%%

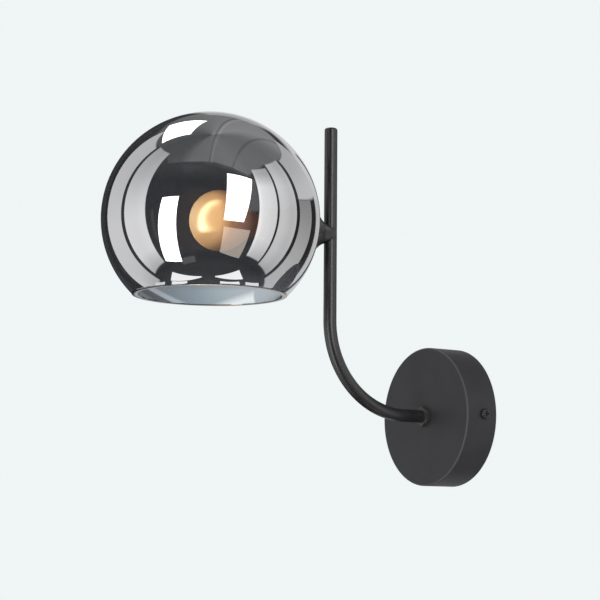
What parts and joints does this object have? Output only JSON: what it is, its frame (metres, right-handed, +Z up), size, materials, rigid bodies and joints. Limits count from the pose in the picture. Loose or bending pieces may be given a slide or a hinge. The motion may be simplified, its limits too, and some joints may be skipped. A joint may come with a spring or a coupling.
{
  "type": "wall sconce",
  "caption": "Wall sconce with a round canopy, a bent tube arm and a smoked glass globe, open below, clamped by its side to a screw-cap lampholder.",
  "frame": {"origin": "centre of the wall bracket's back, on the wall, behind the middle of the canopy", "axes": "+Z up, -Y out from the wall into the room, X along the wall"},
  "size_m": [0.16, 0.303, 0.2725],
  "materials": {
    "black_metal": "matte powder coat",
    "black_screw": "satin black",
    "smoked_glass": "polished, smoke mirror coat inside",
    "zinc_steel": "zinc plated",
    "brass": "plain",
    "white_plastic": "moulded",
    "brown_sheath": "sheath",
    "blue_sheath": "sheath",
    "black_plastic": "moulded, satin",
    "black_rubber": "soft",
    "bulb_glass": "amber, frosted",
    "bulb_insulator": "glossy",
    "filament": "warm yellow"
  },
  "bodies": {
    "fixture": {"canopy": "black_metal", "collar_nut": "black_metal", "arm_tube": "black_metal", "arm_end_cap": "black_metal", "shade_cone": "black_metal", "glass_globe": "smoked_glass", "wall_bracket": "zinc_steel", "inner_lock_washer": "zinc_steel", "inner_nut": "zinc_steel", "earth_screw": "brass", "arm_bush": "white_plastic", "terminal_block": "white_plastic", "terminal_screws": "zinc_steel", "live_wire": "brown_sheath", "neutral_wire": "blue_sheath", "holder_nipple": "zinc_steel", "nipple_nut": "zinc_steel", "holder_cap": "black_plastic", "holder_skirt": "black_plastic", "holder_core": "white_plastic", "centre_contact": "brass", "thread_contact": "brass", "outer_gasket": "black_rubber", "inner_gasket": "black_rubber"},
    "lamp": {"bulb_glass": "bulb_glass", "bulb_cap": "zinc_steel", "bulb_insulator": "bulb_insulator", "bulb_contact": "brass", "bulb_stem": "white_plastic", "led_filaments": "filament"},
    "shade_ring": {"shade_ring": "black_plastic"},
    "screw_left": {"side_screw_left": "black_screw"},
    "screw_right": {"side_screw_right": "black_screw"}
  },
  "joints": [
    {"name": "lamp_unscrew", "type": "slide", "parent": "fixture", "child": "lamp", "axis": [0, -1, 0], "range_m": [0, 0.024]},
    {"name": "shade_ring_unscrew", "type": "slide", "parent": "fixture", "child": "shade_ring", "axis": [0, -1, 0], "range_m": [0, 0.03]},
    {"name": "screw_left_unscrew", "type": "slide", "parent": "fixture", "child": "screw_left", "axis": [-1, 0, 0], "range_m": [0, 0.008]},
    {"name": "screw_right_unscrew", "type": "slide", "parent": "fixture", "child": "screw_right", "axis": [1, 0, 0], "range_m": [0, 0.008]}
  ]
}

%%

* **Exercise description**
Give every line of the material that includes the string "from".

* **Solved problem**
What parts and joints does this object have? Output only JSON: what it is, its frame (metres, right-handed, +Z up), size, materials, rigid bodies and joints. Limits count from the pose in the picture. Loose or bending pieces may be given a slide or a hinge. The motion may be simplified, its limits too, and some joints may be skipped. A joint may come with a spring or a coupling.
  "frame": {"origin": "centre of the wall bracket's back, on the wall, behind the middle of the canopy", "axes": "+Z up, -Y out from the wall into the room, X along the wall"},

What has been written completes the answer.